Heineken appealed the HCC’s decision but the Administrative Court of Appeal in Athens upheld the judgement against Heineken and its Greek subsidiary in 2017, thus clearing the path for additional claims by smaller breweries which were hampered by Athenian Brewery’s unfair trade practices. After a technical adjustment however, the amount of the HCC claim was reduced to EUR 26.7 million. (inside.beer, 6.7.2017)
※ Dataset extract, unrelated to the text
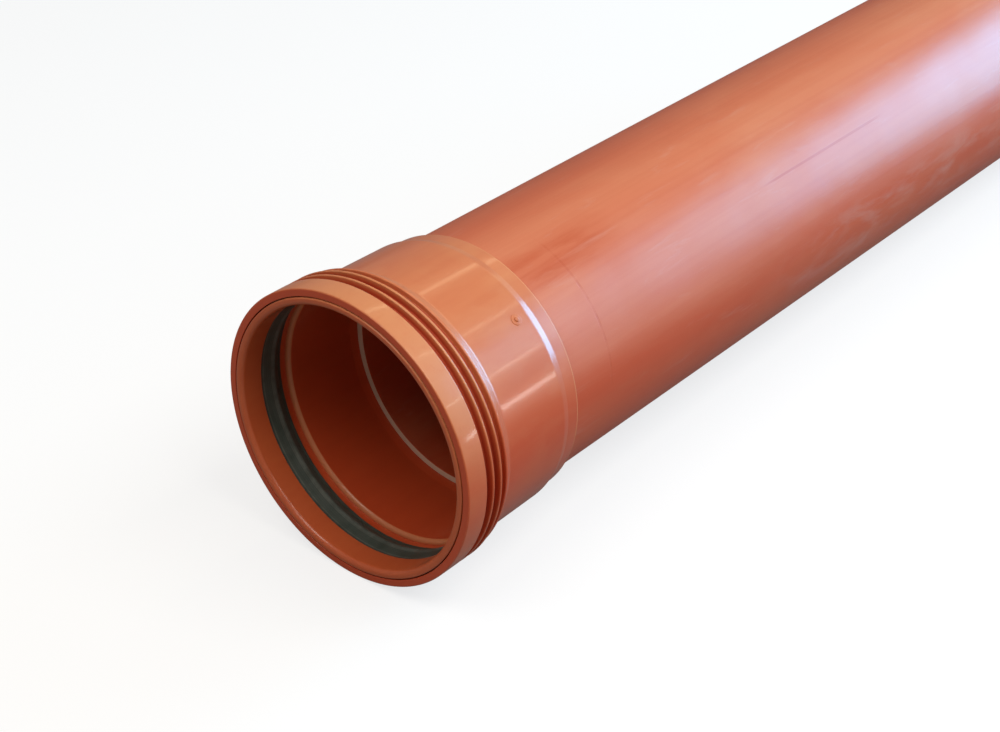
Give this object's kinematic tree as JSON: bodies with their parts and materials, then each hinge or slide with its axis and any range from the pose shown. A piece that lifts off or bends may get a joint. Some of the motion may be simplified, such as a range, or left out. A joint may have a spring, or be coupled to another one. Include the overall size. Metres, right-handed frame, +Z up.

As a consequence, MTB filed a EUR 100 million anti-trust lawsuit against Heineken in the Netherlands in 2017. The independently owned Greek brewer argued that despite its constant growth since its foundation in 1996, it failed to achieve a better distribution of its beer in Greece because Heineken abused its dominant market position. MTB reasoned that the case should be heard in the Dutch courts because Athenian Brewery’s illegal activities had been carried out under the supervision and with the knowledge of executives at Heineken’s headquarters. (inside.beer, 24.2.2017)
This claim was again challenged by Heineken but the Dutch brewer now lost again its appeal.
Demetri Chriss, Director of Business Development at MTB, commented the new ruling: “Heineken’s attempt to distance itself from the bad behaviour of its Greek operating company, Athenian Brewery, has failed. Heineken and Athenian Brewery will now both be held accountable in the Netherlands for the market abuse that was documented so powerfully in the HCC’s historic ruling”.
Demetri Chriss said: “Given the length and scope of these abuses, this may ultimately prove to be the costliest infringement yet for the Dutch brewer. It is our understanding that based upon the ruling by the Hellenic Competition Commission, other brewers have also filed claims in Amsterdam against Heineken and its Greek subsidiary.”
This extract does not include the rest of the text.